663.2
Analyzing Neighborhood Effects on the Economic Mobility of the Inhabitants of Three Favelas in Salvador (Brazil) from a Social Network Perspective: The Importance of Urban Politics in Promoting Social Inclusion and Erradicating Residential Segregation
Analyzing Neighborhood Effects on the Economic Mobility of the Inhabitants of Three Favelas in Salvador (Brazil) from a Social Network Perspective: The Importance of Urban Politics in Promoting Social Inclusion and Erradicating Residential Segregation
Monday, 11 July 2016: 14:30
Location: Marietta Blau Saal (Main Building)
Oral Presentation
The paper studies the neighborhood effects on the economic mobility of the inhabitants of three favelas of Brazil’s third biggest city, in other words the socio-economic advantages and disadvantages affecting the lifes of poor people due to their embeddedness in specific socio-residential contexts.

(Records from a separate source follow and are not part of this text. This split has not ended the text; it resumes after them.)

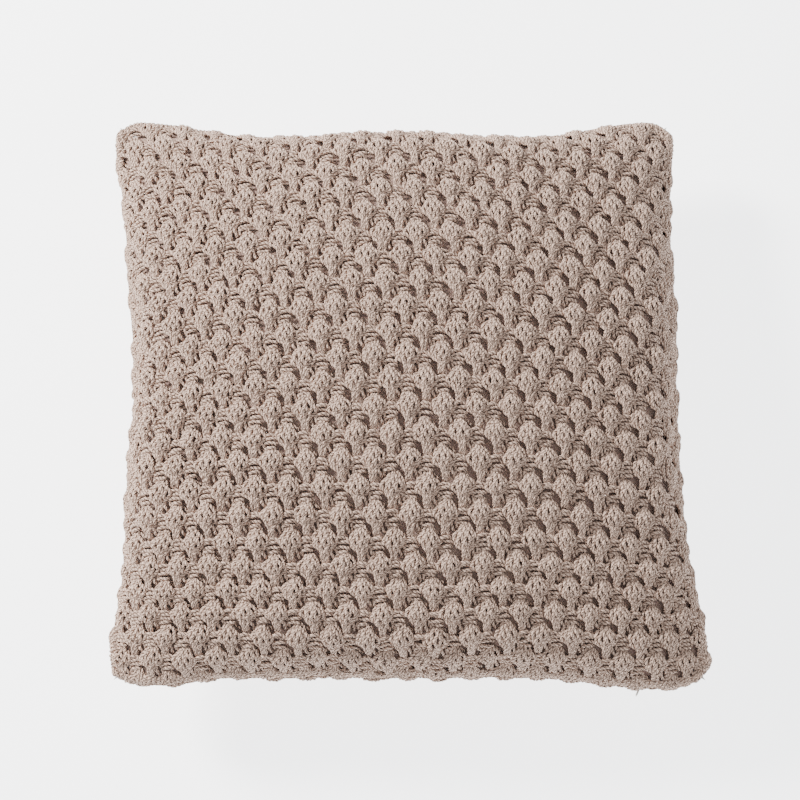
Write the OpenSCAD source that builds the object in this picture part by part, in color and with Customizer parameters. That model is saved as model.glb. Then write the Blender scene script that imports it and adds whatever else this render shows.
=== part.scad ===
// Square throw pillow: a knitted cover with a zip in one edge, over a filled insert.
// It lies on its back. +Z is up through the front and the zip is in the -Y edge.
// Every soft layer is the same crowned form, drawn in by its own depth from the outside of the knit.

/* [Cover] */
// Distance across the cover from corner to corner, along a side
cover_w = 490; // [400:1:600]
// Height of the front above the seam
front_crown = 85; // [70:1:105]
// Depth of the back below the seam
back_crown = 65; // [54:1:80]
// How far the two sides draw in between their corners
side_draw = 13; // [8:1:18]
// How far the top edge draws in between its corners
top_draw = 12; // [8:1:18]
// How far the zip edge stands inside its corners
zip_edge_draw = 7; // [4:1:10]
// Radius of a corner, seen from above
corner_r = 30; // [20:1:38]
// Thickness of the bobble knit
knit_t = 11; // [8:0.5:14]
// Thickness of the lining
lining_t = 1; // [0.6:0.1:1.5]

/* [Insert] */
// Room between the lining and the insert at the seam
insert_room = 6; // [5:0.5:10]
// Thickness of the insert's casing
casing_t = 0.8; // [0.5:0.1:1.5]
// Radius of the seam threads
thread_r = 0.6; // [0.3:0.1:0.9]
// Thickness of the labels
label_t = 0.4; // [0.2:0.1:0.8]

/* [Zip] */
// Distance from a corner to the end of the opening
opening_margin = 33; // [30:1:60]
// Height of the opening between the two lips of knit
opening_h = 9; // [8.5:0.5:14]
// Width of one tape
tape_w = 7.5; // [6.5:0.5:8.5]
// Thickness of the tapes
tape_t = 0.5; // [0.3:0.1:0.7]
// Width of the closed chain over both coils
chain_w = 4.2; // [3.6:0.1:4.6]
// Height of the coils above the tapes
coil_h = 1.8; // [1.4:0.1:2.2]
// Length of the slider
slider_l = 10; // [8:0.5:12]
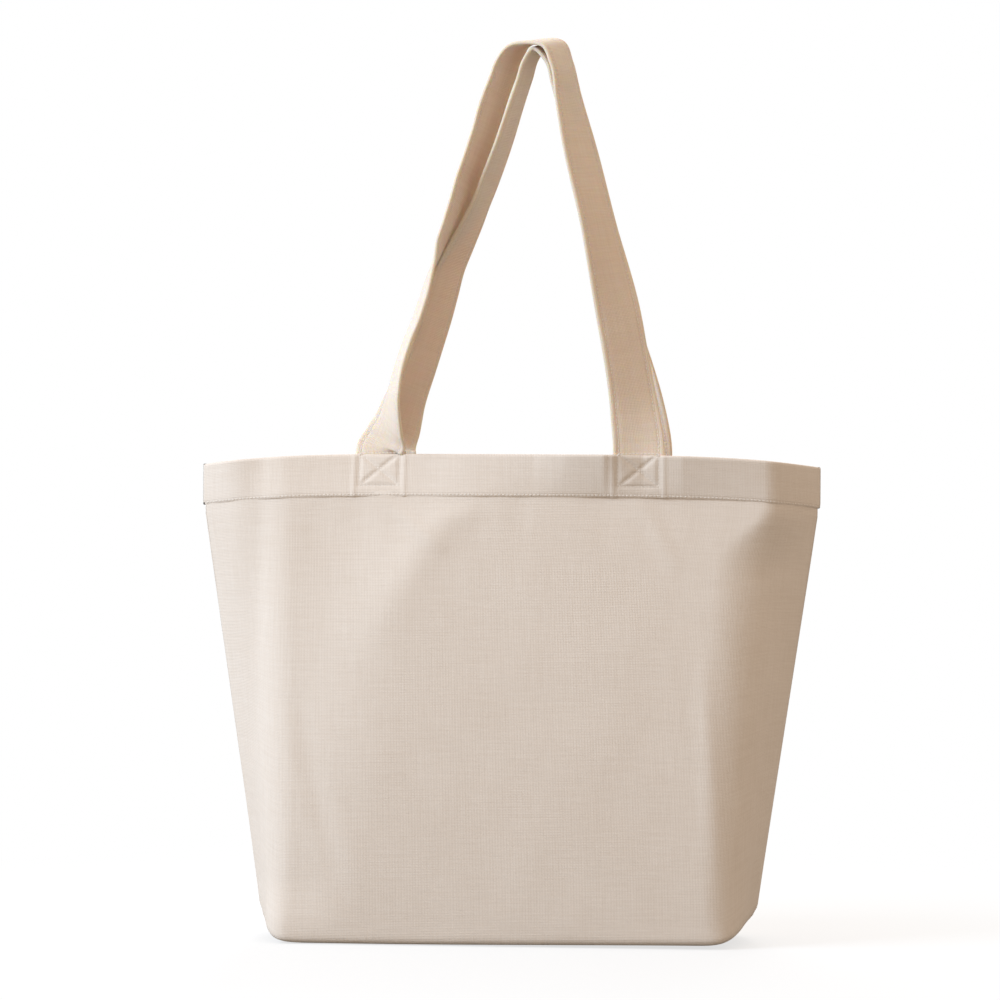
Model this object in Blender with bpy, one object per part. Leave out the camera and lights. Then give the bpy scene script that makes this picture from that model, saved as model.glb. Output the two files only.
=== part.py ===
"""Plain canvas tote bag with boxed bottom corners, a folded hem and two strap handles.

The bag stands on its base with both handles raised and leaning together.
Metres, +Z up. The origin is the middle of the base, +X runs across the bag and the front is at -Y.
"""

import math

import bmesh
import bpy
import numpy as np
from mathutils import Vector

# Body
RIM_HEIGHT = 0.380          # base to rim at the middle of the mouth
MOUTH_WIDTH = 0.480         # side seam to side seam just under the hem
MOUTH_DEPTH = 0.062         # front to back across the open mouth
BASE_WIDTH = 0.383          # side seam to side seam at the base
BASE_DEPTH = 0.118          # front fold to back fold of the boxed base
CORNER_PLACE = 0.180        # the upright corners stand this far from the middle at every height
TAPER_TOP = 0.330           # the sides lean out up to here and stand straight above it
CANVAS = 0.0012             # one layer of heavy canvas

# Hem
HEM_HEIGHT = 0.030
HEM_THICKNESS = 0.0036      # three layers of canvas
HEM_PROUD = 0.0016          # the hem stands this far outside the panel below it
HEM_STITCH_UP = 0.0012      # the row of stitches above the hem line
RIM_DROOP = 0.0072          # the rim hangs lower at the side seams than at the middle
HEM_LINE_DROOP = 0.0028

# Boxed corners
CORNER_LIFT = 0.022         # the side seam lifts the middle of each corner seam off the floor
LIFT_START = 0.150          # the base is flat inside this half width
FOLD_RADIUS = 0.004         # round fold between the walls and the base
CORNER_TIGHTEST = 0.012     # radius of the soft upright corners at the base
CORNER_SOFTEST = 0.045      # and at the rim
BULGE = 2.5                 # above 2 the walls stay full and close in quickly under the rim
BASE_SEAM_SHORT = 0.012     # the centre seam of the base stops this far short of the corner seams

# Handles
STRAP_WIDTH = 0.040
STRAP_THICKNESS = 0.0030
BASE_SPACING = 0.101        # half the distance between the two sewn ends of a handle
FRONT_SHIFT = 0.0005        # how far each handle is sewn off the middle of the bag
BACK_SHIFT = 0.0045
SEWN_LENGTH = 0.0275        # strap inside the hem
BOX_STITCH_WIDTH = 0.0315
BOX_STITCH_HEIGHT = 0.0255
BOX_STITCH_BOTTOM = 0.0022  # above the hem line
ANKLE = 0.004               # the straps leave the hem straight up for this far
ANKLE_TURN = 20             # and have begun to twist by this much there, in degrees
CROWN_TILT = math.radians(9)    # the far edge of each handle rides higher at the top
HINGE_DEPTH = 0.034         # the handles swing about the rim, this far from the middle of the bag

# Seams and thread
SEAM_ALLOWANCE = 0.010      # cloth edge left inside each seam
SEAM_THICKNESS = 0.0024     # two layers
SEAM_CLEAR = 0.016          # the loose edges of the seams stop this far short of each other
SEAM_ROWS = 12
THREAD = 0.0008
GAP = 0.0003                # clearance between separate pieces that touch

# Mesh density
WARP_COLUMNS = 30           # across one panel, from side seam to side seam
WALL_ROWS = 9
BASE_ROWS = 4
STRAP_STEPS = 110
OUTLINE_STEPS = 30          # points round each soft corner of an outline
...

Wilson (1987) concentrated on the structural dimensions of negative externalities in order to explain neighborhood-level variations in a field of different phenomena (delinquency, violence, access to labour market and education) in spatial isolated and socially homogeneous areas. Kaztman/Filgueira (2006), however, argue that the contiguity between residents of poor neighborhoods and higher-class condominio-dwellers provides structures of opportunities. Analyzing the variability of interpersonal networks and their activition in the struggle for economic inclusion, the study confirms that the proximity of Nordeste de Amaralina to middle-/upper-class communities improves the access to labour opportunities. Nevertheless, residential stigmatization and mechanisms of social segmentation annihilate these potentials. The residents´ interpersonal networks reveal a high degree of redundancy and localism, based on social ties connecting family members. The resilience of segregational structures and the scarcity of economic opportunities in Plataforma lead to the naturalization of social distance patters whereas the social heterogeneity of Fazenda Grande II interviewees and the socialising effects of public institutions mitigate the negative repercussions of isolation. The networks’ composition admits a higher degree of heterofilia and greater proportion of weak ties (Granovetter 1973) facilitating economic mobility. Emphasizing the responsibility of urban politics in promoting social segregation in Salvador, the study reveals that public housing programs in Plataforma priorize technocratic habitational solutions without providing the residents’ socio-economic integration. The Nordeste de Amaralina case portrays the failing interest of urban politics to bridge the distances founded on mecanisms of social segmentation whereas in Fazenda Grande II housing programs complemented by employment creation and investments in infrastructure positively affect the residents’ economic mobility.